NAJWAŻNIEJSZE PYTANIE

Najważniejsze pytanie, i zarazem najtrudniejsze, bo najczęściej zadawane samemu sobie, to:
"JAK ŻYĆ?"

Od czasu kiedy zaczynamy samodzielnie podejmować decyzje, planować jakieś zadania, dokonywać wyborów - zastanawiamy się "jak żyć?". Zdarza się to pytanie kierować do osób bliskich, zaprzyjaźnionych, doświadczonych życiowo bardziej niż my sami, czy profesjonalistów (psycholog, socjolog, prawnik, lekarz, ksiądz...), jednak zawsze odpowiedz na "jak żyć?" musimy sobie dać sami.

JAK ŻYĆ :

- żeby rodzice byli ze mnie zadowoleni?

- żeby kumple mnie nie wyśmiali ze jestem maminsynek?

- z takim wielkim tyłkiem i krzywymi nogami?

- żeby mama z tat​ą​ się ​nie kłócili i nie krzyczeli?​ ​
- za tak marne pieniądze?

- bez własnego mieszkania, na zmianę kątem u rodziców albo u teściów?

- w poczuciu winy i w kłamstwie?

- po utracie pracy?

- kiedy nałóg (alkohol, narkotyki, hazard) jest silniejszy ode mnie?

- z nieuleczalna choroba (swoją, kogoś bliskiego)?

- z poczuciem ciągłego zagrożenia utraty dorobku życia?

- w strachu przed ujawnieniem spraw z przeszłości?
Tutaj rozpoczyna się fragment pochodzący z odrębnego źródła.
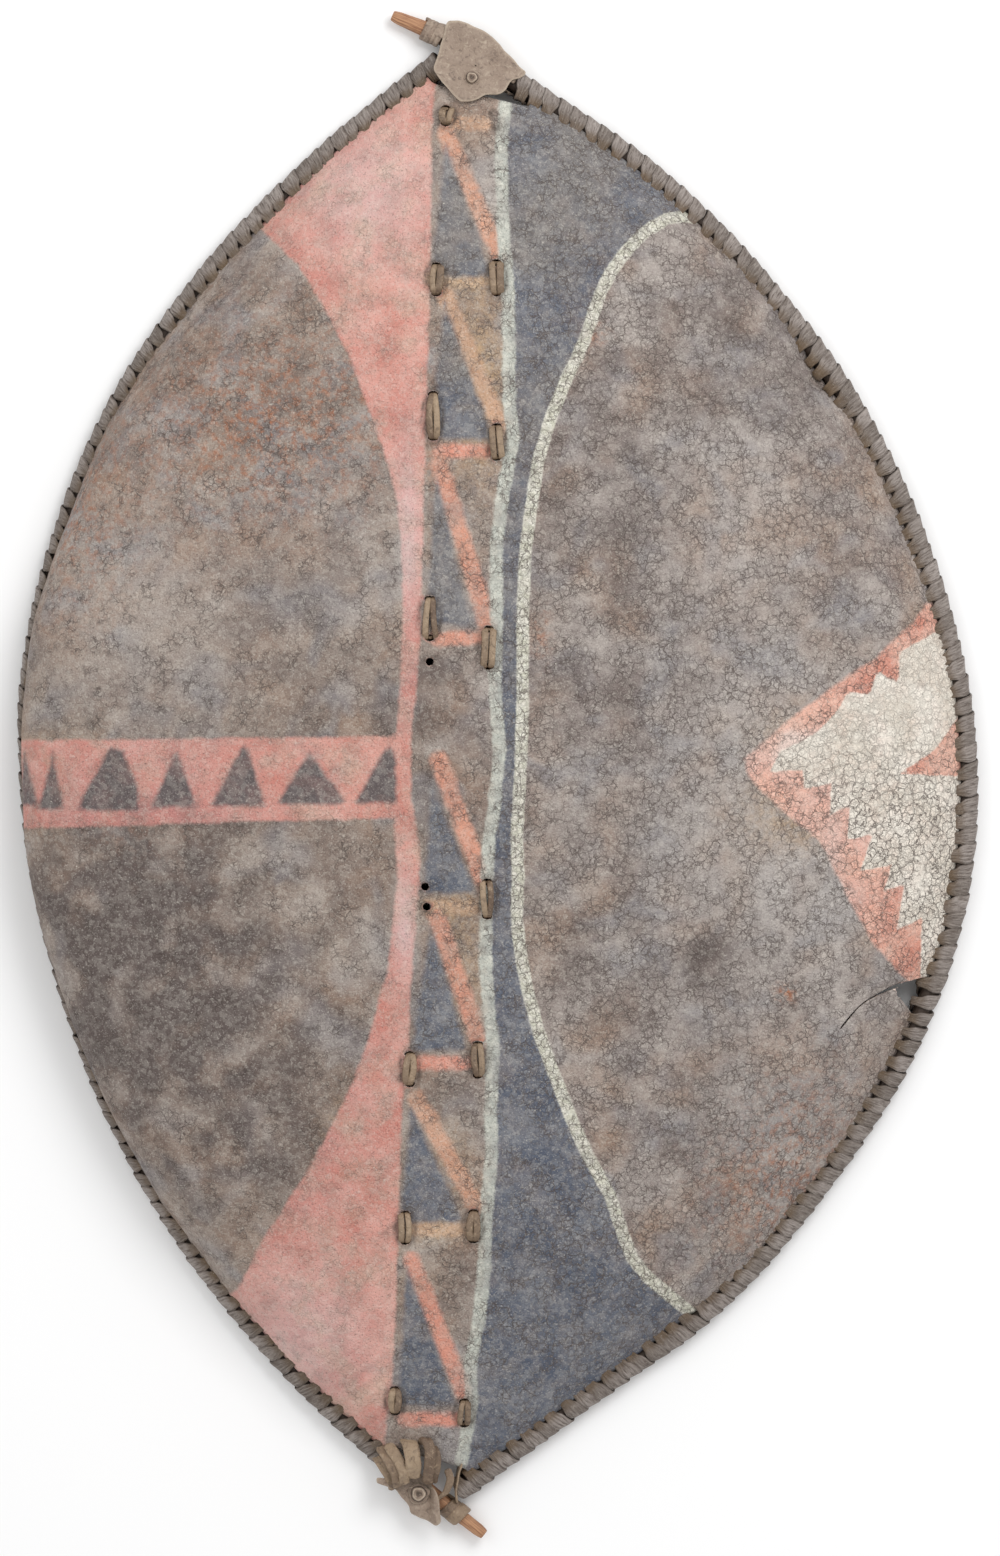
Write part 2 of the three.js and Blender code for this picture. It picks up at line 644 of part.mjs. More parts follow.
// Low dome with a flat foot.
function knot({ x, y, radius, height }, bottom) {
  const profile = [[0, 0], [radius, 0], [radius, 0.45 * height], [0.6 * radius, 0.9 * height], [0, height]];
  const dome = new THREE.LatheGeometry(profile.map(([r, z]) => new THREE.Vector2(r, z)), KNOT_SIDES);
  return dome.rotateX(Math.PI / 2).translate(x, y, bottom);
}

// Closed ring of leather round a bare stretch of rod.
function wrapRing(rod, distance, { length, outer }) {
  const inner = ROD_RADIUS + FIT_GAP + 0.25;
  const profile = [[inner, 0], [outer, 0.4], [outer, length - 0.4], [inner, length], [inner, 0]];
  const ring = new THREE.LatheGeometry(profile.map(([r, z]) => new THREE.Vector2(r, z)), KNOT_SIDES);
  const middle = rod.getPointAt((distance + length / 2) / rod.getLength());
  const along = rod.getTangentAt((distance + length / 2) / rod.getLength());
  ring.translate(0, -length / 2, 0);
  const turn = new THREE.Quaternion().setFromUnitVectors(new THREE.Vector3(0, 1, 0), along);
  return ring.applyQuaternion(turn).translate(middle.x, middle.y, middle.z);
}

function tailStrap() {
  const line = planLine(TAIL_STRAP_LINE);
  const steps = 10;
  const rings = [];
  for (let i = 0; i <= steps; i++) {
    const centre = line.getPointAt(i / steps);
    const along = line.getTangentAt(i / steps);
    const side = along.clone().cross(UP).normalize();
    const up = side.clone().cross(along);
    const corners = [[-1, -0.5], [-0.6, -1], [0.6, -1], [1, -0.5], [1, 0.5], [0.6, 1], [-0.6, 1], [-1, 0.5]];
    rings.push(corners.map(([a, b]) => centre.clone()
      .addScaledVector(side, a * TAIL_STRAP_HALF_WIDTH)
      .addScaledVector(up, b * TAIL_STRAP_HALF_THICKNESS)));
  }
  return loft(rings);
}

// ---- The shield ---------------------------------------------------------------------------

const group = new THREE.Group();

function add(name, geometry, material) {
  geometry.computeVertexNormals();
  const mesh = new THREE.Mesh(geometry, material);
  mesh.name = name;
  group.add(mesh);
}

add("hide", hideSolid(), RAWHIDE);
add("rim_rod_right", rodSolid(rightRod), ROD_WOOD);
add("rim_rod_left", rodSolid(leftRod), ROD_WOOD);
add("binding_right", bindingSolid(RIGHT), BOUND_LEATHER);
add("binding_left", bindingSolid(LEFT), BOUND_LEATHER);
add("stave", staveSolid(), STAVE_WOOD);
LACING_LEVELS.forEach((level, i) => add(`lacing_${i + 1}`, lacingSolid(level), THONG_LEATHER));
add("tip_cap", joined([capFold(), capPatch()]), PATCH_LEATHER);
add("tip_knot", knot(TIP_KNOT, capHeight(TIP_KNOT.x, TIP_KNOT.y) + 3), PATCH_LEATHER);
add("tip_wrap", wrapRing(rightRod, rightRod.getLength() - TIP_WRAP.start - TIP_WRAP.length, TIP_WRAP), BOUND_LEATHER);
add("tail_wrap", wrapRing(leftRod, TAIL_WRAP.start, TAIL_WRAP), THONG_LEATHER);
add("tail_strap", tailStrap(), THONG_LEATHER);
add("tail_tab", prism(TAB_OUTLINE, TAB_HEIGHT, TAB_HEIGHT + TAB_THICKNESS), PATCH_LEATHER);
add("tail_knot", knot(TAIL_KNOT, TAB_HEIGHT + TAB_THICKNESS + FIT_GAP), PATCH_LEATHER);

// The origin is the middle of the whole shield's underside.
const box = new THREE.Box3().setFromObject(group);
const middle = box.getCenter(new THREE.Vector3());
group.position.set(-middle.x, -middle.y, -box.min.z);

export default group;
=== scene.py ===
"""Hide shield, lying face up: every visible surface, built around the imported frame.

Lengths in this file are millimetres in the shield's own plan (x to the right, y to the top tip,
z out of the face), until emit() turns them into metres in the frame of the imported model.
"""
import math

import bpy
import numpy as np
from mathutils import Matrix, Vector


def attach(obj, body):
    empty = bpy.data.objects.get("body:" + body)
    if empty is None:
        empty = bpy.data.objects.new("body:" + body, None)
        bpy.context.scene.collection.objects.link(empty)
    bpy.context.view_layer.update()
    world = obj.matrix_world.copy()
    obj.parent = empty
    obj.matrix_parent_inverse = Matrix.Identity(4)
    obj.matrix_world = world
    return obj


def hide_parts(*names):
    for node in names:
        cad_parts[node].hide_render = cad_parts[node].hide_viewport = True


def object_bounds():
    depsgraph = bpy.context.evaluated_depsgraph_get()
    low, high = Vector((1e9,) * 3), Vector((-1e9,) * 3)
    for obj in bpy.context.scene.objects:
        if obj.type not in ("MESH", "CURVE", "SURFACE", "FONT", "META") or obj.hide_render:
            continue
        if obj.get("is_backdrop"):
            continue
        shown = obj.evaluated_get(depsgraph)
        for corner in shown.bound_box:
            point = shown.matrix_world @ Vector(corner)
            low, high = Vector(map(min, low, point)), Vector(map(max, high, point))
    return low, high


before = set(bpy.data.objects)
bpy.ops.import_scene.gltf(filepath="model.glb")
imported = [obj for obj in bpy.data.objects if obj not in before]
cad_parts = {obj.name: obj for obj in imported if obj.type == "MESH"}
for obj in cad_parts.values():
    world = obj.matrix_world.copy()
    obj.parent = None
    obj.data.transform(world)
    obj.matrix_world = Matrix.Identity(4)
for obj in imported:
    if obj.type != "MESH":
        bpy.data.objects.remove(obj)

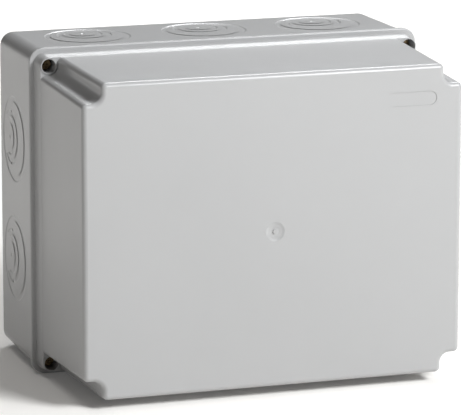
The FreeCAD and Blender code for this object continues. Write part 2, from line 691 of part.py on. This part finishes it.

- po utracie najbliższych?

- widząc toksyczny związek córki/syna?

- żeby nie być ciężarem dla innych/dzieci?

JAK ŻYĆ, ŻEBY PRZEŻYĆ ?

Tak, żeby nie krzywdzić siebie i innych, żeby po naszym odejściu mówiono:
"coraz mniej takich ludzi, wzorców godnych naśladowania.
Świat byłby lepszy, gdyby brać z nich przykład".